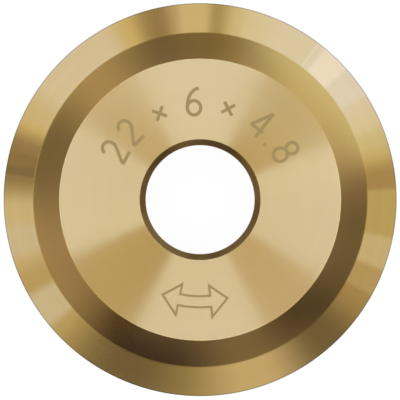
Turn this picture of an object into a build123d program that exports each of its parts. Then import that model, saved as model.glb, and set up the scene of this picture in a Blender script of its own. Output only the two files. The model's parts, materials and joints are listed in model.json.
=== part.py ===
from build123d import *
from math import radians, tan
import os

# A scoring wheel for a tile cutter: one sintered carbide disc, ground all over
# and then coated. The axle runs along Z, the origin is the centre of the wheel,
# and the cutting edge lies in the XY plane. From the axle outwards each side has
# a chamfered bore, a flat face, a sloping shoulder and the bevel that is ground
# to the cutting edge. Both sides are alike. Sizes are in millimetres and degrees.

# Disc
WHEEL_DIAMETER = 22.0  # over the cutting edge
HUB_WIDTH = 4.8  # from one flat face to the other
SHOULDER_RUN = 1.49  # of the sloping shoulder, measured along the radius

# Cutting edge
BEVEL_RUN = 1.66  # of each ground bevel, measured along the radius
EDGE_ANGLE = 84.0  # included angle between the two bevels
EDGE_LAND = 0.06  # width of the honed land that blunts the edge

# Bore
AXLE_DIAMETER = 6.0  # of the pin that the wheel turns on
AXLE_PLAY = 0.1  # running clearance of the bore over the pin, on the diameter
BORE_CHAMFER = 0.33  # at both mouths of the bore

# Rounding that grinding and coating leave on the crests
FACE_ROUND = 0.12  # radius where the flat face meets the shoulder
SHOULDER_ROUND = 0.3  # radius where the shoulder meets the bevel

# Worked out from the sizes above
edge_radius = WHEEL_DIAMETER / 2
shoulder_radius = edge_radius - BEVEL_RUN
face_radius = shoulder_radius - SHOULDER_RUN
bore_radius = (AXLE_DIAMETER + AXLE_PLAY) / 2
hub_height = HUB_WIDTH / 2
land_height = EDGE_LAND / 2
bevel_height = land_height + BEVEL_RUN * tan(radians(EDGE_ANGLE / 2))


# The wheel is its section, turned once round the axle
with BuildPart() as cutter_wheel:
    with BuildSketch(Plane.XZ) as section:
        with BuildLine() as upper_outline:
            Polyline(
                (bore_radius, 0),
                (bore_radius, hub_height),
                (face_radius, hub_height),
                (shoulder_radius, bevel_height),
                (edge_radius, land_height),
                (edge_radius, 0),
                close=True,
            )
        make_face()
        mirror(about=Plane.XZ)

        # The corners stand in columns, from the bore mouths out to the cutting edge.
        # They are broken from the outside in, so that each column keeps its number.
        fillet(section.vertices().group_by(Axis.X)[2], radius=SHOULDER_ROUND)
        fillet(section.vertices().group_by(Axis.X)[1], radius=FACE_ROUND)
        chamfer(section.vertices().group_by(Axis.X)[0], length=BORE_CHAMFER)
    revolve(axis=Axis.Z)

cutter_wheel.part.label = "cutter_wheel"

os.makedirs("parts", exist_ok=True)
export_step(cutter_wheel.part, "parts/cutter_wheel.step")
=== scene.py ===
import json
from functools import partial
from math import cos, pi, radians, sin, tan
from typing import NamedTuple

import bpy
import numpy as np
from bpy.props import FloatProperty, FloatVectorProperty, IntProperty, PointerProperty, StringProperty
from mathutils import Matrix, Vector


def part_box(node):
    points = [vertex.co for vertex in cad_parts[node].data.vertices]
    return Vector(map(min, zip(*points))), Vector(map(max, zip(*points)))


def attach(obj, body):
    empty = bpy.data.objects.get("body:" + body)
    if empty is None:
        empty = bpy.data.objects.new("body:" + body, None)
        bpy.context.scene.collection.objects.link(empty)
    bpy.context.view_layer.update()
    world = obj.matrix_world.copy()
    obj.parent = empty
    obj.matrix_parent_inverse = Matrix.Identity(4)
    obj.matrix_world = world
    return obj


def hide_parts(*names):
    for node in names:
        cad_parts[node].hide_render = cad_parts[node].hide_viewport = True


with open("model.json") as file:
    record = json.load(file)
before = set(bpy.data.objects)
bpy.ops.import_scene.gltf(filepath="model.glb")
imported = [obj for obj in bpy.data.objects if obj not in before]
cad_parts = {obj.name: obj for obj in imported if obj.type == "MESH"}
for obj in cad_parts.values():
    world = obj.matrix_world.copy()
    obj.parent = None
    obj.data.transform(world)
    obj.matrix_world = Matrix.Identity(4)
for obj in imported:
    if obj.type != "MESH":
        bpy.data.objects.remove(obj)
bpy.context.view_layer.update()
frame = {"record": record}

# The looks of a scoring wheel for a tile cutter: one carbide disc, ground all over
# and coated in gold-coloured titanium nitride, lying on its flat face. Lengths are
# in metres. The axle runs along Z and the cutting edge lies in the XY plane.

bl_info = {
    "name": "Tile cutter wheel",
    "version": (1, 0, 0),
    "blender": (4, 5, 0),
    "location": "View3D > Sidebar > Tile wheel",
    "description": "Makes a coated scoring wheel, the figures marked on it and a studio to show it in",
    "category": "Add Mesh",
}

MM = 0.001
WHEEL_NODE = "cutter_wheel"
WHEEL_BODY = "root"
QUARTER_TURN = 0.25  # as a shader counts turns
NOISE_MIDDLE = 0.5  # of the values that a noise texture takes
BOW_STEP = 9  # degrees between the points of a figure's round strokes
BAR_LEVELS = 3  # heights that the crossing bars of a figure take in turn
FLOOR_POINTS = 9  # along each side of the floor
SOFTBOX_COLUMNS = 33  # of points, from one side of a softbox to the other
SOFTBOX_ROWS = 5  # of points, from its lower edge to its upper

wheel_low, wheel_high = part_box(WHEEL_NODE)
axle_mount = next(mount for mount in frame["record"]["mounts"] if mount["name"] == "axle_bore")


def offset_setting(name, description, default, **limits):
    """A property that holds a length in metres, which may be negative unless limits say otherwise."""
    return FloatProperty(
        name=name,
        description=description,
        default=default,
        precision=6,
        subtype="DISTANCE",
        unit="LENGTH",
        **limits,
    )


def length_setting(name, description, default):
    """A property that holds a length in metres."""
    return offset_setting(name, description, default, min=0)


def angle_setting(name, description, default):
    """A property that holds an angle in radians."""
    return FloatProperty(
        name=name,
        description=description,
        default=default,
        subtype="ANGLE",
        unit="ROTATION",
    )


def colour_setting(name, description, default):
    """A property that holds a linear colour."""
    return FloatVectorProperty(
        name=name,
        description=description,
        default=default,
        min=0,
        max=1,
        subtype="COLOR",
    )


def share_setting(name, description, default):
    """A property that holds a number from 0 to 1."""
    return FloatProperty(
        name=name,
        description=description,
        default=default,
        min=0,
        max=1,
        subtype="FACTOR",
    )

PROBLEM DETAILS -
Quote the listing above, but only from the line that shows "# The corners" through the line that shows "obj.matrix_parent_inverse = Matrix.Identity(4)".

SOLUTION -
        # The corners stand in columns, from the bore mouths out to the cutting edge.
        # They are broken from the outside in, so that each column keeps its number.
        fillet(section.vertices().group_by(Axis.X)[2], radius=SHOULDER_ROUND)
        fillet(section.vertices().group_by(Axis.X)[1], radius=FACE_ROUND)
        chamfer(section.vertices().group_by(Axis.X)[0], length=BORE_CHAMFER)
    revolve(axis=Axis.Z)

cutter_wheel.part.label = "cutter_wheel"

os.makedirs("parts", exist_ok=True)
export_step(cutter_wheel.part, "parts/cutter_wheel.step")
=== scene.py ===
import json
from functools import partial
from math import cos, pi, radians, sin, tan
from typing import NamedTuple

import bpy
import numpy as np
from bpy.props import FloatProperty, FloatVectorProperty, IntProperty, PointerProperty, StringProperty
from mathutils import Matrix, Vector


def part_box(node):
    points = [vertex.co for vertex in cad_parts[node].data.vertices]
    return Vector(map(min, zip(*points))), Vector(map(max, zip(*points)))


def attach(obj, body):
    empty = bpy.data.objects.get("body:" + body)
    if empty is None:
        empty = bpy.data.objects.new("body:" + body, None)
        bpy.context.scene.collection.objects.link(empty)
    bpy.context.view_layer.update()
    world = obj.matrix_world.copy()
    obj.parent = empty
    obj.matrix_parent_inverse = Matrix.Identity(4)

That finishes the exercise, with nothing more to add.